4/ connected the carputer to the cigarette lighter and still see the same problem.

Can noise be introduced into the power wire? Can the battery cause this? The other option I'm considering is to ground the carputer to the same point as the nav screen. Will that make a difference? I don't really want to do that because it will be hell to pull up my dash and trace that harness and wire. And then I doubt to run a 12-14g ground wire trunk to front is really good...I'm not running a 0/2-4g wire just for a computer.

Any other suggestions?

 
Everything should have the same ground. This way all of the components are at the same potential which reduces noise. If this doesn't work then it sounds like you need to isolate your power supply to the computer. Perhaps a DC isolator would work, but I don't know of these eliminate any AC component- which is the noise. Off the top of my head I know a complete isolation could be achieved by using a dc to ac converter, and then convert it back to dc with.a ac to dc converter.

 
And to answer youyr question, noise can be introduced via the positive or negative wires. This is unlikely to be from your youtr battery but rather from how everything is wired. I wouldn't ground anything to your chassis, instead running a full ground from your battery. Make sure all electrical components are grounded to the same location. You can also investigate into this phenomenon:

Decoupling capacitor - Wikipedia, the free encyclopedia

 
Instead of fixing the core problem you can also try covering it up. One thing would be grounding the outside jacket of the audio link. But if your current electrical system is in bad shape then thiks could cause more problem- ie if various gronds are at different potentials then current flows between them. Anther fix, one which is safer, is to put a ground loop isolator on the signal wire

 
If its not too much trouble what model carputer aare you using? voltage requirements, connecting cables type needed/used. It sounds like theres an interference issue. but I cant pinpoint it without more info. You could diode isolate the DC to the ac inverter or look into one with an Isolated ground. In reg A/C apps in computer rooms there is actually 2 grounds 1 is equipment grounding just like normal other is diectly to xo of transformer. I will be able to help more with more info.

 
1/ The decoupling capacitor won't work for me...I don't believe...because all of the ones I see are circuits and chips, not "outboard gear".

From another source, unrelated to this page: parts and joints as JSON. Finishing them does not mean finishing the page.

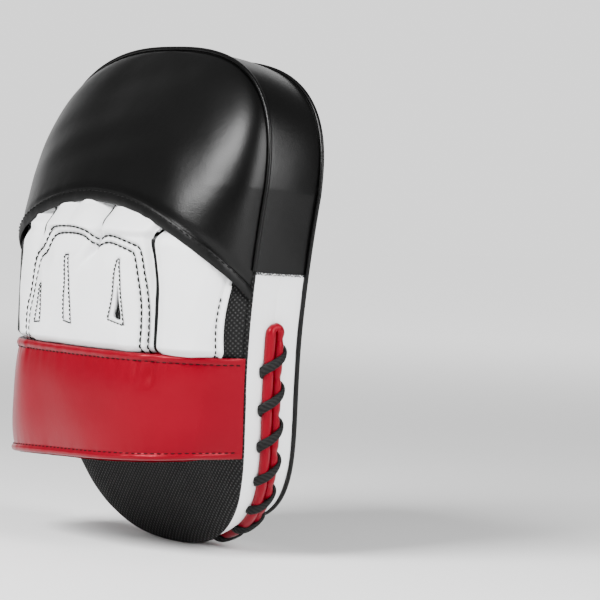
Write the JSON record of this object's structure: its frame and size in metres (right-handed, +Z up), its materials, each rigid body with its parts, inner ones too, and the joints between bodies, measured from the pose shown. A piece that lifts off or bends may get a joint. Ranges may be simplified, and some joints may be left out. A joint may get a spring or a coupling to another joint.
{
  "type": "focus mitt",
  "caption": "Left-hand curved focus mitt: laced egg-shaped foam pad, finger hood, padded glove and wrist strap that opens on its sewn seam.",
  "frame": {"origin": "middle of the palm's place on the pad's back surface", "axes": "+Z up along the fingers, +Y forward through the striking face, +X to the thumb side"},
  "size_m": [0.198, 0.1102, 0.267],
  "materials": {
    "black_leather": "glossy synthetic leather with a fine grain",
    "white_leather": "smooth white synthetic leather",
    "red_leather": "glossy red synthetic leather",
    "black_mesh": "black spacer mesh with small round holes",
    "silver_print": "flat silver printed film",
    "thread": "twisted nylon thread",
    "lace": "flat black cord",
    "strike_foam": "soft cut foam",
    "shock_foam": "dense cut foam",
    "back_foam": "firm cut foam",
    "lining": "knitted lining",
    "black_lining": "knitted black lining",
    "hook_loop": "hook and loop tape"
  },
  "bodies": {
    "mitt": {"face_cover": "black_leather", "target_dot": "silver_print", "face_stitching": "thread", "front_piping": "black_leather", "back_piping": "black_leather", "upper_gusset": "black_leather", "lower_gusset_front": "white_leather", "lower_gusset_back": "white_leather", "lace_welt": "red_leather", "lace": "lace", "strike_foam": "strike_foam", "shock_foam": "shock_foam", "back_foam": "back_foam", "back_panel": "black_mesh", "finger_hood": "black_leather", "hood_hem": "black_leather", "pinky_stall": "white_leather", "ring_stall": "white_leather", "middle_stall": "white_leather", "index_stall": "white_leather", "thumb_stall": "white_leather", "knuckle_panel": "white_leather", "vent_mesh": "black_mesh", "thumb_panel": "white_leather", "thumb_panel_hem": "white_leather", "side_mesh": "black_mesh", "pinky_side_panel": "black_leather", "glove_lining": "lining", "palm_lining": "black_lining", "strap_anchor": "red_leather", "strap_tab": "black_leather", "strap_loop_patch": "hook_loop"},
    "wrist_strap": {"strap_shell": "red_leather", "strap_padding": "back_foam", "strap_lining": "black_lining", "strap_hem_top": "red_leather", "strap_hem_bottom": "red_leather", "strap_hook_patch": "hook_loop"}
  },
  "joints": [
    {"name": "wrist_strap_seam", "type": "hinge", "parent": "mitt", "child": "wrist_strap", "pos_m": [0.08, -0.005, -0.055], "axis": [0, 0, 1], "range_deg": [0, 100]}
  ]
}
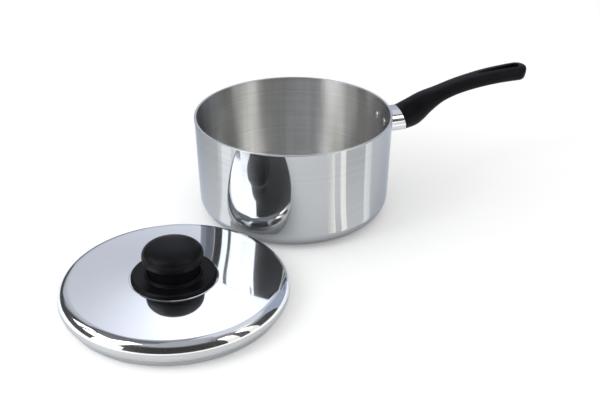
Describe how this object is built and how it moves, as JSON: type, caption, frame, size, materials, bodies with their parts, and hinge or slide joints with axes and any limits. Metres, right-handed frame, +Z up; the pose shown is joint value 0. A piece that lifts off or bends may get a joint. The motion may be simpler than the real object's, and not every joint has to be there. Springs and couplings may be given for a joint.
{
  "type": "saucepan with lid",
  "caption": "Straight-sided aluminium saucepan with a long black handle, and its polished lid with a black knob lying beside it.",
  "frame": {"origin": "centre of the underside of the pan's base, on the surface it stands on", "axes": "+Z up along the pan's axis, +X from the pan's axis out along the handle, +Y to the left seen from the pan towards the handle; the lid lies on the same surface at -X -Y"},
  "size_m": [0.4846, 0.311, 0.1152],
  "materials": {
    "pan_aluminium": "mirror polished outside, satin with fine turned lines inside",
    "lid_aluminium": "mirror polished on top, satin below",
    "guard_aluminium": "polished with fine lines round it",
    "rivet_aluminium": "satin",
    "zinc_steel": "zinc plated",
    "brass": "turned",
    "black_phenolic": "satin moulded phenolic"
  },
  "bodies": {
    "pan": {"pan_body": "pan_aluminium", "rivet_left": "rivet_aluminium", "rivet_right": "rivet_aluminium", "handle_bracket": "zinc_steel", "flame_guard": "guard_aluminium", "handle_grip": "black_phenolic", "handle_screw": "zinc_steel", "handle_screw_washer": "zinc_steel"},
    "lid": {"lid_shell": "lid_aluminium", "knob_skirt": "black_phenolic", "knob": "black_phenolic", "knob_insert": "brass", "knob_screw": "zinc_steel", "knob_washer": "zinc_steel"}
  },
  "joints": [
    {"name": "lid_lift", "type": "slide", "parent": "pan", "child": "lid", "axis": [0, 0, 1], "range_m": [0, 0.15]}
  ]
}
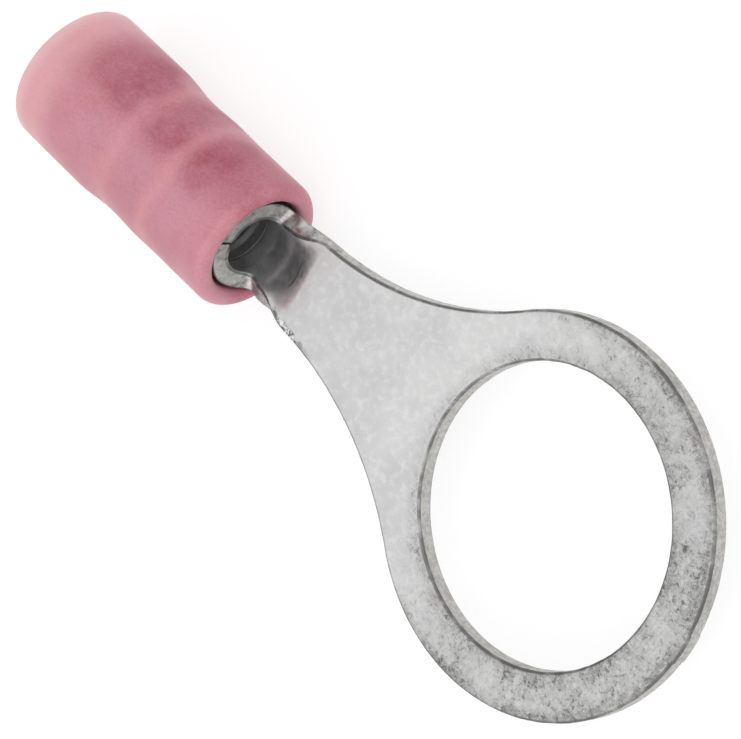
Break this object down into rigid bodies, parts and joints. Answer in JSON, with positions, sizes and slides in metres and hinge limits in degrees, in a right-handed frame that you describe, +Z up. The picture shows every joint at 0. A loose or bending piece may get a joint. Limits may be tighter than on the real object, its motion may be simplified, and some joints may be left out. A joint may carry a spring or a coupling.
{
  "type": "ring terminal",
  "caption": "Insulated crimp ring terminal: a flat metal ring with a flared neck, a rolled barrel with a butted seam, and a stepped nylon sleeve over a metal grip sleeve.",
  "frame": {"origin": "centre of the stud hole, on the underside of the ring", "axes": "+Z up along the axis of the stud, +X from the ring to the wire entry, +Y across"},
  "size_m": [0.0322, 0.0134, 0.0054],
  "materials": {
    "tinned_copper": "satin, tin plated, finely mottled",
    "grip_metal": "satin",
    "pink_nylon": "translucent, matte"
  },
  "bodies": {
    "root": {"terminal": "tinned_copper", "grip_sleeve": "grip_metal", "insulator": "pink_nylon"}
  },
  "joints": []
}
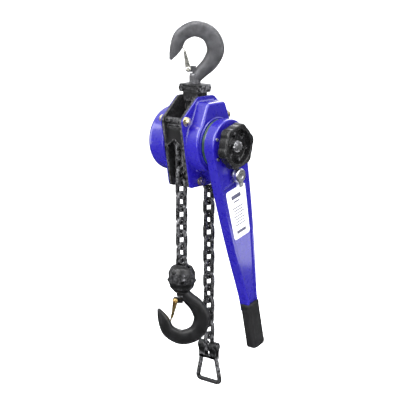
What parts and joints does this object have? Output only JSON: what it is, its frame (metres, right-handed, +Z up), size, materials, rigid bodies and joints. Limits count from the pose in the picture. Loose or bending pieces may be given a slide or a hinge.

2/ Is it wise to rearrange where the factory nav/computer/audio/communication is grounded? You say everything should be grounded to the battery, and everything should be grounded together; that would mean taking my system grounded in the back and running that to the battery, and then taking the factory stuff and reroute it to the battery.

3/ What do you mean by grounding the outside jacket? There is no audio component in this video feed.

4/ Putting a ground loop isolator on the video feed sounds good, and a good first step since the interference isn't that bad, however all the ones I see for video are BNC connectors and I need one for RCA...I'd prefer not to add adapters in the mix. Will the ones for audio work? Or do they work on different platform, freq, or something?

I'm using a zotac ad10 plus receiving power through a dc-dc USB regulator at 19v that's connected to the power fed from the battery. I cut the wallwart off the factory ac adapter that came with the computer, and soldered the leads to the regulator. There is no ac conversions.